→ Task brief: Within the material below, find each line bearing the word "before" and present it.

START

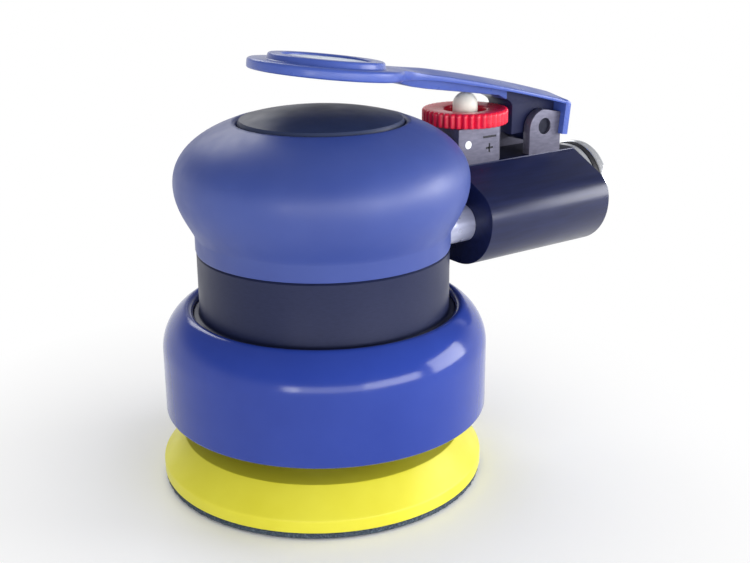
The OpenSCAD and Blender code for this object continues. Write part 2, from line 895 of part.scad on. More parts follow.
// Collar with a square front, two flats and engraved plus and minus marks
module collar() {
    mark_w = 0.5;
    mark_depth = 0.3;
    minus_len = 4.2;
    minus_z = collar_z - 2.8;
    plus_len = 2.2;
    plus_z = collar_z - 5.25;
    mark_x = stem_x + 1.8;
    face_y = -spine_w / 2;
    color("darkgray")
        difference() {
            union() {
                intersection() {
                    translate([stem_x, 0, 0])
                        bar(collar_d / 2, spine_z, collar_z);
                    translate([collar_x, -spine_w / 2, spine_z])
                        cube([2 * collar_d, spine_w, collar_z - spine_z]);
                }
                translate([collar_x, -spine_w / 2, spine_z])
                    cube([stem_x + 3.6 - collar_x, spine_w, collar_z - spine_z]);
            }
            translate([stem_x, 0, 0])
                bar(valve_bore / 2, spine_z - eps, collar_z + eps);
            // Bar of the minus mark, above the cross of the plus mark
            translate([mark_x - minus_len / 2, face_y - eps, minus_z])
                cube([minus_len, mark_depth, mark_w]);
            translate([mark_x - plus_len / 2, face_y - eps, plus_z - mark_w / 2])
                cube([plus_len, mark_depth, mark_w]);
            translate([mark_x - mark_w / 2, face_y - eps, plus_z - plus_len / 2])
                cube([mark_w, mark_depth, plus_len]);
            bar_y(dot_d / 2, face_y - 1, face_y + 0.5, dot_x, dot_z);
        }
}

module index_dot() {
    color("white")
        bar_y(dot_d / 2, -spine_w / 2 - 0.05, -spine_w / 2 + 0.5, dot_x, dot_z);
}

// Fluted ring on a ported sleeve that turns in the valve bore
module regulator_ring() {
    flute_r = PI * ring_d / flute_count / 3.4;
    color("crimson")
        translate([stem_x, 0, 0])
            difference() {
                union() {
                    bar(ring_d / 2 - 0.5, ring_z, ring_z + 0.5);
                    bar(ring_d / 2, ring_z + 0.5 - eps, ring_top - 0.5);
                    bar(ring_d / 2 - 0.5, ring_top - 0.5 - eps, ring_top);
                    bar(sleeve_d / 2, sleeve_z, ring_z + eps);
                }
                bar(ring_hole / 2, ring_top - 1.8, ring_top + eps);
                bar(stem_fit / 2, sleeve_z - eps, ring_top);
                bar(stem_d / 2 + 1, sleeve_z - eps, stem_low - 1);
                for (i = [0:flute_count - 1])
                    rotate([0, 0, 360 * i / flute_count])
                        translate([ring_d / 2 + 0.3 * flute_r, 0, 0])
                            cylinder(r = flute_r, h = ring_top + eps, $fn = 16);
                bar_y(cross_d / 2, -sleeve_d, sleeve_d, 0, cross_z);
            }
}

module valve_stem() {
    ball_z = stem_top - stem_d / 2;
    color("ivory")
        translate([stem_x, 0, 0]) {
            translate([0, 0, ball_z])
                sphere(r = stem_d / 2, $fn = 48);
            bar(stem_d / 2, stem_low, ball_z);
            bar(rod_d / 2, seat_z - plug_h - 0.5, stem_low + eps);
        }
}

module valve_plug() {
    color("black")
        translate([stem_x, 0, 0])
            ring(rod_d / 2, plug_d / 2, seat_z - plug_h, seat_z - 0.02);
}

module valve_seat() {
    color("goldenrod")
        translate([stem_x, 0, 0])
            ring(rod_d / 2 + 1.2, valve_bore / 2, seat_z, seat_z + seat_h);
}

// Helical spring between the floor of the bore and the plug
module valve_spring() {
    sides = 8;
    steps = 14 * spring_turns;
    low = valve_floor + wire_d / 2;
    high = seat_z - plug_h - wire_d / 2 - spring_gap;
    mean_r = (spring_d - wire_d) / 2;
    rings = [for (i = [0:steps]) for (k = [0:sides - 1])
        let (turn = 360 * spring_turns * i / steps,
            r = mean_r + wire_d / 2 * cos(360 * k / sides))
            [r * cos(turn), r * sin(turn),
                low + (high - low) * i / steps + wire_d / 2 * sin(360 * k / sides)]];
    walls = [for (i = [0:steps - 1]) for (k = [0:sides - 1])
        [i * sides + k, i * sides + (k + 1) % sides,
            (i + 1) * sides + (k + 1) % sides, (i + 1) * sides + k]];
    first = [for (k = [sides - 1:-1:0]) k];
    last = [for (k = [0:sides - 1]) steps * sides + k];
    color("lightgray")
        translate([stem_x, 0, 0])
            polyhedron(rings, concat(walls, [first], [last]));
}

// ---------- lever ----------

// Outline seen from above: round paddle, flared neck, arm and square heel
module lever_plan() {
    steps = 20;
    upper = [for (i = [0:steps])
        let (x = neck_start + (heel_x - 1 - neck_start) * i / steps) [x, arm_half(x)]];
    lower = [for (i = [steps:-1:0]) [upper[i][0], -upper[i][1]]];
    translate([paddle_x, 0])
        circle(r = paddle_d / 2, $fn = 96);
    polygon(concat([[paddle_x, arm_half(neck_start)]], upper,
        [[heel_x, heel_w / 2 - 1], [heel_x, -heel_w / 2 + 1]],
        lower, [[paddle_x, -arm_half(neck_start)]]));
}

// Section along the handle: the plate and the lip that hangs behind the ears
module lever_side() {
    steps = 12;
    tip = paddle_x - paddle_d / 2 - 1;
    rear = heel_x - 0.6;
    top = [for (i = [0:steps]) let (x = kink_x + (rear - kink_x) * i / steps) [x, lever_top(x)]];
    low = [for (i = [steps:-1:0]) let (x = kink_x + (lip_x - kink_x) * i / steps)
        [x, lever_top(x) - lever_t]];
    polygon(concat([[tip, lever_top(tip)]], top,
        [[heel_x, lever_top(heel_x) - 1], [heel_x - 1, lip_low], [lip_x, lip_low]],
        low, [[tip, lever_top(tip) - lever_t]]));
}

// Rib under the arm that presses the stem, and the web round the pivot pin
module lever_rib() {
    nose_x = neck_start + 5;
    polygon(concat(
        [[neck_start, lever_top(neck_start) - lever_t / 2],
            [kink_x, lever_top(kink_x) - lever_t / 2],
            [pivot_x, lever_top(pivot_x) - lever_t / 2],
            [lip_x + 1, lever_top(lip_x + 1) - lever_t / 2], [lip_x + 1, lip_low + 1]],
        arc(pivot_x, pivot_z, web_r, -60, -160, 8),
        [[web_x, pivot_z + web_r / 2], [web_x, rib_low(web_x) - 2.2],
            [web_x - web_notch, rib_low(web_x) - 0.9],
            [web_x - web_root, rib_low(web_x - web_root)], [kink_x - 2, rib_low(kink_x - 2)],
            [nose_x, rib_low(nose_x) + 0.6]]));
}

// Wedge over one side of the arm, which leaves its top crowned
module crown_cut(side) {
    steps = 10;
    over = 12;
    start = kink_x - crown_fade;
    end = heel_x + 2;
    edge = [for (i = [0:steps])
        let (x = start + (end - start) * i / steps)
            [x, lever_top(x) - kink_z + max(0, kink_x + 2 - x) * crown_rise]];
    translate([0, side * crown_half, kink_z])
        rotate([90 - side * crown_tilt, 0, 0])
            translate([0, 0, -2 * heel_w])
                linear_extrude(4 * heel_w)
                    polygon(concat(edge, [[end, over], [start, over]]));
}

module lever() {
    low = pivot_z - 10;
    color("mediumslateblue")
        difference() {
            union() {
                intersection() {
                    translate([0, heel_w + paddle_d, 0])
                        rotate([90, 0, 0])
                            linear_extrude(2 * (heel_w + paddle_d))
                                lever_side();
                    translate([0, 0, low])
                        linear_extrude(60)
                            lever_plan();
                }
                translate([0, rib_w / 2, 0])
                    rotate([90, 0, 0])
                        linear_extrude(rib_w)
                            lever_rib();
                at_paddle()
                    cylinder(r = step_d / 2, h = step_h);
            }
            at_paddle()
                translate([0, 0, step_h - badge_t])
                    cylinder(r = badge_d / 2, h = 2);
            for (side = [-1, 1])
                crown_cut(side);
            bar_y(pin_fit / 2, -heel_w, heel_w, pivot_x, pivot_z);
        }
}

// Frame on the tilted top of the paddle
module at_paddle() {
    translate([paddle_x, 0, lever_top(paddle_x) - eps])
        rotate([0, paddle_tilt, 0])
            children();
}

module paddle_disc() {
    color("white")
        at_paddle()
            translate([0, 0, step_h - badge_t])
                cylinder(r = badge_d / 2 - 0.05, h = badge_t - 0.1);
}

module lever_pin() {
    color("silver")
        bar_y(pin_d / 2, -spine_w / 2 + 0.6, spine_w / 2 - 0.6, pivot_x, pivot_z);
}

// ---------- hose connection and silencer ----------

module inlet_bushing() {
    groove_x = body_end + bushing_len - 4;
    color("gainsboro")
        difference() {
            union() {
                bar_x(bushing_thread_d / 2, body_end - bushing_seat, body_end + eps, 0, lobe_z);
                bar_x(bushing_d / 2 - 0.5, body_end, body_end + bushing_len - 0.5, 0, lobe_z);
                bar_x(bushing_d / 2, groove_x + 1.5, body_end + bushing_len - 0.5, 0, lobe_z);
                bar_x(bushing_d / 2 - 0.5, groove_x, body_end + bushing_len, 0, lobe_z);
            }
            translate([groove_x, 0, lobe_z])
                rotate([0, 90, 0])
                    ring(bushing_d / 2 - 1.4, bushing_d, 0, 1.5);
            bar_x(hose_thread_d / 2, body_end + bushing_len - hose_thread_len,
                body_end + bushing_len + eps, 0, lobe_z);
            bar_x(air_d / 2, body_end - bushing_seat - eps, body_end + bushing_len, 0, lobe_z);
        }
}

module bushing_seal() {
    groove_x = body_end + bushing_len - 4;
    color("black")
        translate([groove_x + 0.75, 0, lobe_z])
            rotate([0, 90, 0])
                ring(bushing_d / 2 - 1.4, bushing_d / 2 - 0.3, -0.75, 0.75);
}

// Strainer disc at the bottom of the hose thread
module inlet_screen() {
    x = body_end + bushing_len - hose_thread_len - screen_t;
    color("silver")
        difference() {
            bar_x(air_d / 2, x, x + screen_t, 0, lobe_z);
            for (ring_i = [1:2])
                for (a = [0:360 / (6 * ring_i):359])
                    bar_x(0.5, x - eps, x + screen_t + eps, 1.7 * ring_i * cos(a),
                        lobe_z + 1.7 * ring_i * sin(a));
        }
}

module silencer() {
    color("peru")
        bar_x(silencer_d / 2, body_end - silencer_len, body_end - 0.3, -silencer_y, lobe_z);
}

hook_facing();
pad_foam();
pad_hub();
pad_stud();
spindle();
spindle_screw();
spindle_inner_race();
spindle_outer_race();
spindle_balls();
spindle_circlip();
balancer();
rotor_key();
rotor();
vanes();
lower_inner_race();
lower_outer_race();
lower_balls();
lower_end_plate();
upper_inner_race();
upper_outer_race();
upper_balls();
upper_end_plate();
shaft_circlip();
cylinder_liner();
alignment_pin();
lock_ring();
motor_housing();
skirt();
grip();
cap();
inlet_tube();
exhaust_tube();
valve_body();
collar();
index_dot();
regulator_ring();
valve_stem();
valve_plug();
valve_seat();
valve_spring();
lever();
paddle_disc();
lever_pin();
inlet_bushing();
bushing_seal();
inlet_screen();
silencer();
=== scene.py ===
"""Looks of the palm-grip orbital sander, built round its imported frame.

Lengths in the tables below are in millimetres and become metres through MM.
The motor axis is Z, the handle points along +X and the hook facing lies at Z = 0.
"""
import json
import math

import bpy
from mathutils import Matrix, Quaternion, Vector


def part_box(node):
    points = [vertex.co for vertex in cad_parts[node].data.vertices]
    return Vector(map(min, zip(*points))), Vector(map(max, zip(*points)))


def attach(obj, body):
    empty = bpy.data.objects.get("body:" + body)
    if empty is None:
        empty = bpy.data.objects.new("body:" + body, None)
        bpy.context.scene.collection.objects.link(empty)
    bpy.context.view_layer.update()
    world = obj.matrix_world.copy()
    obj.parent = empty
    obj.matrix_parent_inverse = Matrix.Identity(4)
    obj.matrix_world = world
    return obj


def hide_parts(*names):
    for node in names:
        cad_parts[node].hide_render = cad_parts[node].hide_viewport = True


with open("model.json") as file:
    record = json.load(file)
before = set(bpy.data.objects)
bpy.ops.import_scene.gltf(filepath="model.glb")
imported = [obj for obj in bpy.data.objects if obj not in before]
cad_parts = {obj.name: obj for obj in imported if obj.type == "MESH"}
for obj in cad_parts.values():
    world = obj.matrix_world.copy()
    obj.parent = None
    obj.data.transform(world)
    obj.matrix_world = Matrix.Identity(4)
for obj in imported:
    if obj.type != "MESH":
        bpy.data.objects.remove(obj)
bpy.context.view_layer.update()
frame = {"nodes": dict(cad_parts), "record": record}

MM = 0.001
SIDES = 128          # sides of a large turned piece
SMALL_SIDES = 64     # sides of a small one
SOFT_EDGE = math.radians(32)


# ---------- places taken from the frame ----------

def low(node):
    """Lowest corner of a CAD node in millimetres."""
    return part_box(node)[0] / MM


def high(node):
    """Highest corner of a CAD node in millimetres."""
    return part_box(node)[1] / MM


def middle(node):
    """Middle of a CAD node's box in millimetres."""
    return (low(node) + high(node)) / 2


# ---------- modelling helpers ----------

def deselect():
    """Leaves edit mode with nothing selected."""
    active = bpy.context.view_layer.objects.active
    if active and active.mode != "OBJECT":
        bpy.ops.object.mode_set(mode="OBJECT")
    bpy.ops.object.select_all(action="DESELECT")


def pick(piece):
    """Makes one piece the only one selected, and active."""
    deselect()
    piece.select_set(True)
    bpy.context.view_layer.objects.active = piece


def settle(piece):
    """Puts a piece's place, turn and scale into its mesh."""
    pick(piece)
    bpy.ops.object.transform_apply(location=True, rotation=True, scale=True)


def soften(piece, angle=SOFT_EDGE):
    """Smooth shading with crisp edges kept."""
    pick(piece)
    bpy.ops.object.shade_smooth_by_angle(angle=angle)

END

→ Response to this task:
before = set(bpy.data.objects)
imported = [obj for obj in bpy.data.objects if obj not in before]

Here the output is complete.